The fabric’s bolt-like scale, at approximately twenty-three feet long, evokes industry, while the decorative quality of the motif on the repeating indigo and red patterns recall domestic objects such as pillows or curtains. At the same time, the block-printing technique asserts the handmade, placing craft in direct conversation with these other associations. Across the exhibition, these layered spaces—the sacred or spiritual, the industrial or industrious, and the domestic—intersect through the fabric’s materiality and the forms it assumes. Consider Never Was a Man (2025), two twin-sized quilts bearing appliquéd text that reads “Never was a man treated as a mind” and “As a glorious thing made up of stardust.” The wall text reveals these as quotations from the suicide note of student Rohith Vemula, whose death brought caste-based discrimination in the Indian university system to international attention. Much of Tamhane’s work engages with the hierarchies and caste structures of her Indian ancestry. Born in Canada in 1976, yet culturally connected to India, she brings both an insider’s and outsider’s perspective. While her references are grounded in Indian history, the inquiry reaches further, examining broader systems of hierarchy: craft and industry, power and disenfranchisement, lineage and labor.
To the left of the main fabric installation—which occupies about three-quarters of the large gallery—is another installation, When was Modernism? (2023–2024), which refers to a seminal text on Indian art by Geeta Kapur. This is centered on a long, simply constructed worktable that recalls the type you might find in a block printer’s workshop. On its surface lies an achadiya—a drop cloth used in block printing—yet this one is itself printed with a repeating pattern based on the Mill Owners’ Association Building (a modern structure designed by Le Corbusier in Ahmedabad, India), juxtaposed with hand-embroidered and appliquéd motifs from the semi-nomadic Rabari community of western India. This combination compresses time, culture, and process. The cloth covers the tabletop precisely, without overhanging, emphasizing function over decoration. Beneath the table, neatly folded green cloths and a selection of wooden blocks used in the printing process rest on two shelves.
Suspended above one end of the table is a shelf—domestic in scale—holding several folded red fabrics. These appear printed but unfinished, as if waiting for the hands that will embroider and embellish them in keeping with ancient traditions. Nearby, wallpaper printed with a small, repeated drawing extends this visual rhythm across the adjacent wall.
In a neighboring gallery with dark gray walls, Surface Embellishment I and II (both 2024), composed of handmade kala cotton paper, hang suspended diagonally from the ceiling. Their textures and embedded mirrors catch the light, reflecting it outward like fragments of the cosmos. This motif repeats throughout the exhibition—mirrored surfaces appear in one of the large textile panels and in two embroidered works that, at first, seem purely decorative.
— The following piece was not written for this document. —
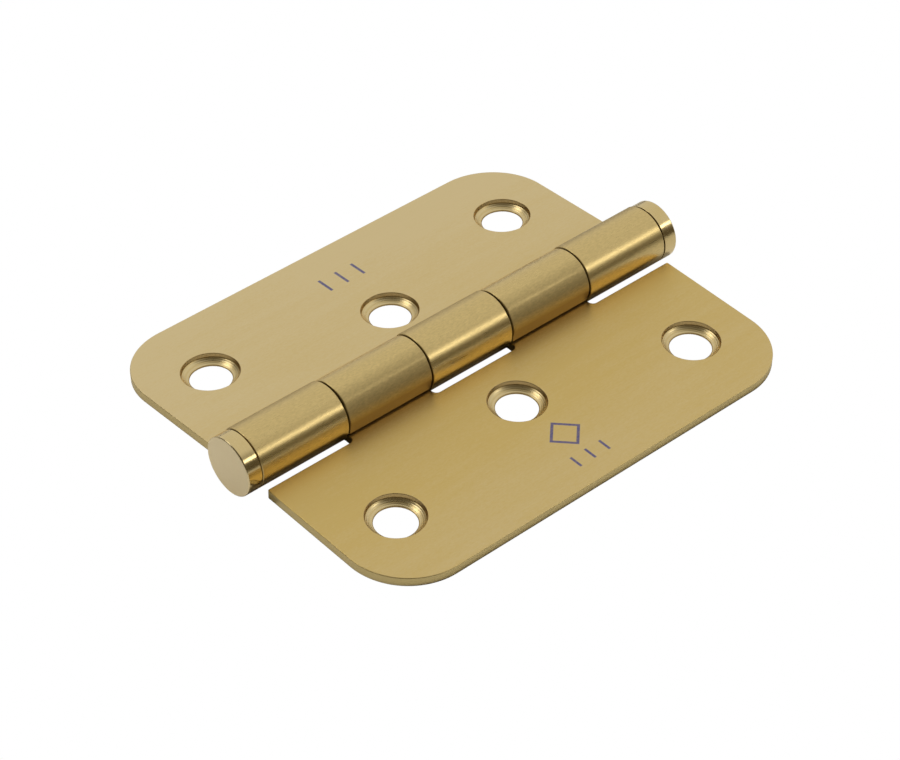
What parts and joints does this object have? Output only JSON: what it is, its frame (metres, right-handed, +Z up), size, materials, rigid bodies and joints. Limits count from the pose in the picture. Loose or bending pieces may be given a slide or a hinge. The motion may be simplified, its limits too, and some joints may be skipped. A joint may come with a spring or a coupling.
{
  "type": "door hinge",
  "caption": "Butt door hinge with round-cornered sheet leaves, knuckles curled round a plain capped pin, and staggered countersunk screw holes.",
  "frame": {"origin": "middle of the pin axis, half way along the barrel", "axes": "+Y along the pin, +X towards the leaf with two knuckles, +Z up, away from the leaves' outer faces, with the hinge lying open on its barrel and on its leaves' outer edges"},
  "size_m": [0.0652, 0.081, 0.0092],
  "materials": {
    "leaf_sheet": "satin brushed, coated in a brass colour",
    "cap_turned": "finely turned, coated in a brass colour",
    "pin_steel": "drawn bright"
  },
  "bodies": {
    "fixed_leaf": {"three_knuckle_leaf": "leaf_sheet", "hinge_pin": "pin_steel", "near_cap": "cap_turned", "far_cap": "cap_turned"},
    "swinging_leaf": {"two_knuckle_leaf": "leaf_sheet"}
  },
  "joints": [
    {"name": "leaf_swing", "type": "hinge", "parent": "fixed_leaf", "child": "swinging_leaf", "pos_m": [0, 0, 0], "axis": [0, -1, 0], "range_deg": [-105, 190]}
  ]
}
Wall text reveals that these mirrors are based on aerial photographs of a village in Kutch renowned for its embroidery and handicraft traditions.
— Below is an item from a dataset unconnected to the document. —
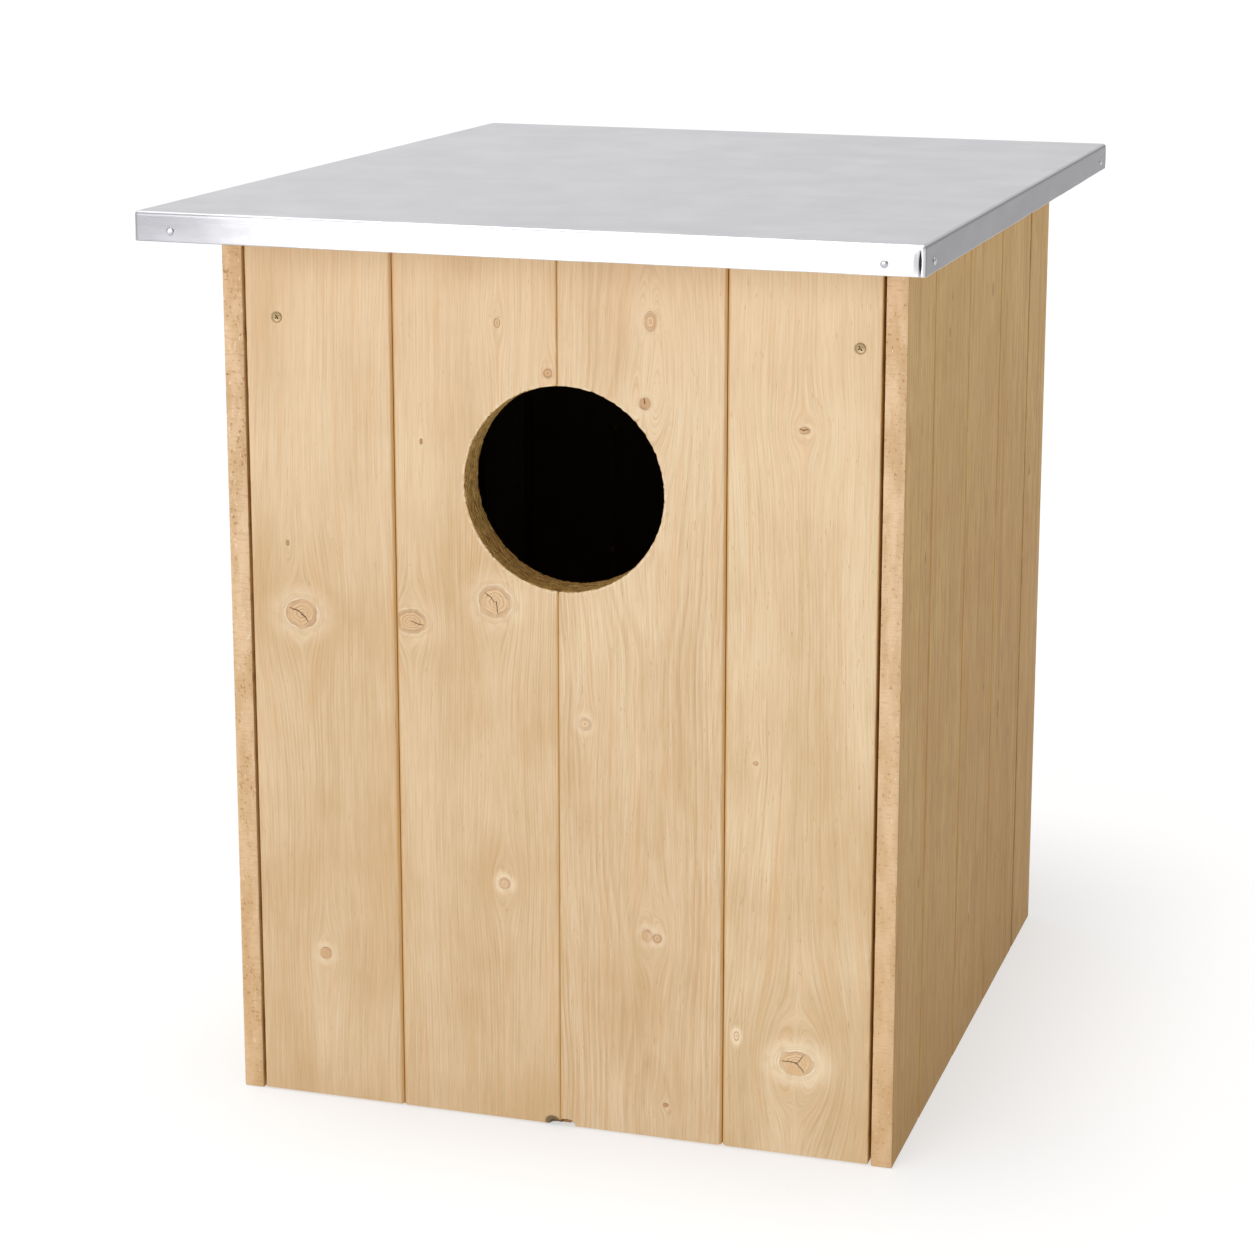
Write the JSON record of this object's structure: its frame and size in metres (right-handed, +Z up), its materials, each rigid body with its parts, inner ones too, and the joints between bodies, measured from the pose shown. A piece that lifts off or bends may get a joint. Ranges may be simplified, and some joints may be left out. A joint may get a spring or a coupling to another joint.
{
  "type": "birdhouse",
  "caption": "Large board-built nest box with a round entrance, an overhanging folded metal roof and a front panel that lifts off for cleaning.",
  "frame": {"origin": "middle of the underside of the floor", "axes": "+X to the viewer's right when facing the entrance, +Y from the front to the back, +Z up"},
  "size_m": [0.5146, 0.6755, 0.6213],
  "materials": {
    "pine_boards": "planed, unpainted, with knots",
    "pine_hidden_boards": "planed, unpainted",
    "pine_battens": "rough sawn",
    "beech_dowels": "turned, plain",
    "roof_metal": "matt mill finish, faintly mottled",
    "zinc_nails": "zinc plated, dull",
    "steel_fasteners": "bright wire, dull",
    "yellow_screws": "yellow zinc plated"
  },
  "bodies": {
    "box": {"back_bottom_rail": "pine_battens", "back_deck_screws": "steel_fasteners", "back_left_post": "pine_battens", "back_right_post": "pine_battens", "back_top_rail": "pine_battens", "back_wall_board_1": "pine_boards", "back_wall_board_2": "pine_boards", "back_wall_board_3": "pine_boards", "back_wall_board_4": "pine_boards", "back_wall_nails": "steel_fasteners", "floor_board_1": "pine_hidden_boards", "floor_board_2": "pine_hidden_boards", "floor_board_3": "pine_hidden_boards", "floor_board_4": "pine_hidden_boards", "floor_board_5": "pine_hidden_boards", "floor_nails": "steel_fasteners", "front_deck_screws": "steel_fasteners", "front_left_post": "pine_battens", "front_right_post": "pine_battens", "front_top_rail": "pine_battens", "left_bottom_rail": "pine_battens", "left_top_rail": "pine_battens", "left_wall_board_1": "pine_boards", "left_wall_board_2": "pine_boards", "left_wall_board_3": "pine_boards", "left_wall_board_4": "pine_boards", "left_wall_board_5": "pine_boards", "left_wall_nails": "steel_fasteners", "locating_dowels": "beech_dowels", "post_nails": "steel_fasteners", "right_bottom_rail": "pine_battens", "right_top_rail": "pine_battens", "right_wall_board_1": "pine_boards", "right_wall_board_2": "pine_boards", "right_wall_board_3": "pine_boards", "right_wall_board_4": "pine_boards", "right_wall_board_5": "pine_boards", "right_wall_nails": "steel_fasteners", "roof_board_1": "pine_hidden_boards", "roof_board_2": "pine_hidden_boards", "roof_board_3": "pine_hidden_boards", "roof_board_4": "pine_hidden_boards", "roof_board_5": "pine_hidden_boards", "roof_sheet": "roof_metal", "roof_sheet_nails": "zinc_nails"},
    "front_panel": {"front_board_1": "pine_boards", "front_board_2": "pine_boards", "front_board_3": "pine_boards", "front_board_4": "pine_boards", "front_cleat_bottom": "pine_battens", "front_cleat_middle": "pine_battens", "front_cleat_top": "pine_battens", "front_hole_plate": "pine_battens", "front_cleat_nails": "steel_fasteners"},
    "front_screw_left": {"front_screw_left": "yellow_screws"},
    "front_screw_right": {"front_screw_right": "yellow_screws"}
  },
  "joints": [
    {"name": "front_panel_slide", "type": "slide", "parent": "box", "child": "front_panel", "axis": [0, -1, 0], "range_m": [0, 0.25]},
    {"name": "front_screw_left_slide", "type": "slide", "parent": "front_panel", "child": "front_screw_left", "axis": [0, -1, 0], "range_m": [0, 0.05]},
    {"name": "front_screw_right_slide", "type": "slide", "parent": "front_panel", "child": "front_screw_right", "axis": [0, -1, 0], "range_m": [0, 0.05]}
  ]
}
Returning to the main gallery, a series of drawings from different bodies of work are displayed. The most striking is Mother Goddess (Mountain) (2024)—a monumental drawing based on a bronze artifact, dated between the thirteenth and fifteenth centuries BCE, rendered in hues echoing the natural dyes seen throughout the exhibition. Nearby, smaller graphite drawings from the series Maker Unknown (2024), based on images from Prithvi K. Agrawal’s 1977 book Early Indian Bronzes, are beautifully rendered but feel more like studies or reproductions; they lack the transformative touch that animates Tamhane’s other works.
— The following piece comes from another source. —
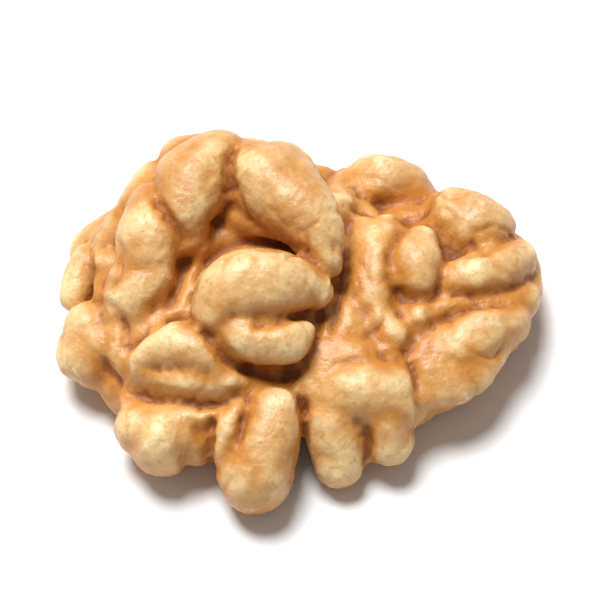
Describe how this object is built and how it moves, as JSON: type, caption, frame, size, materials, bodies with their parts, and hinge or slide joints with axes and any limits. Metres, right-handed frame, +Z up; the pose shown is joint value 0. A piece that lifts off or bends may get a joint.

At the far end of the gallery, the Rotherwas Room—a wood-paneled space reminiscent of a study—acts as a quiet respite. Here, Fred Wilson’s permanent chandelier installation Dramatis Personae (2022) provides a poignant counterpoint to Tamhane’s investigations of power and hierarchy. Beneath Wilson’s chandelier made of white and black glass, exploring the European construct of the idea of the “moor” or “black oriental,” sits Do Hands Have a Chance? (2023), a bright tent structure inspired by traditional sun umbrellas. The tent’s open doorway invites viewers inside, where a single bench and a set of headphones wait. The recording features Tamhane reading a text about the role of the hand in systems of labor and value. The tone of the reading is measured, even distant, yet the closing line—also quoted elsewhere in the gallery—resonates deeply: “We have always put the lower and higher skills in the same enclosure, so if we have to keep the scene going, we cannot do so by hitching them onto prevailing commercial trends. We shall have to make a more planned effort. Only then will hands have a chance.”
In a nearby, easily overlooked gallery that houses the museum’s permanent installation of Assyrian reliefs (883–859 BCE), Tamhane exhibits her work that explores jute production and its histories in India and Dundee, Scotland. Through printmaking and photography, the work highlights the labor of female workers, culminating in a grid of photo collages juxtaposing portraits of the women with jute fibers. For Tamhane, these unruly fibers symbolize resistance—a quiet protest against conformity and order. Like her own practice and the entire exhibition, they assert the power of craft and making as acts of both care and defiance.
“Swapnaa Tamhane: Spaces That Hold” is on view through January 4, 2026, at the Mead Art Museum at Amherst College, 41 Quadrangle Drive, Amherst, MA.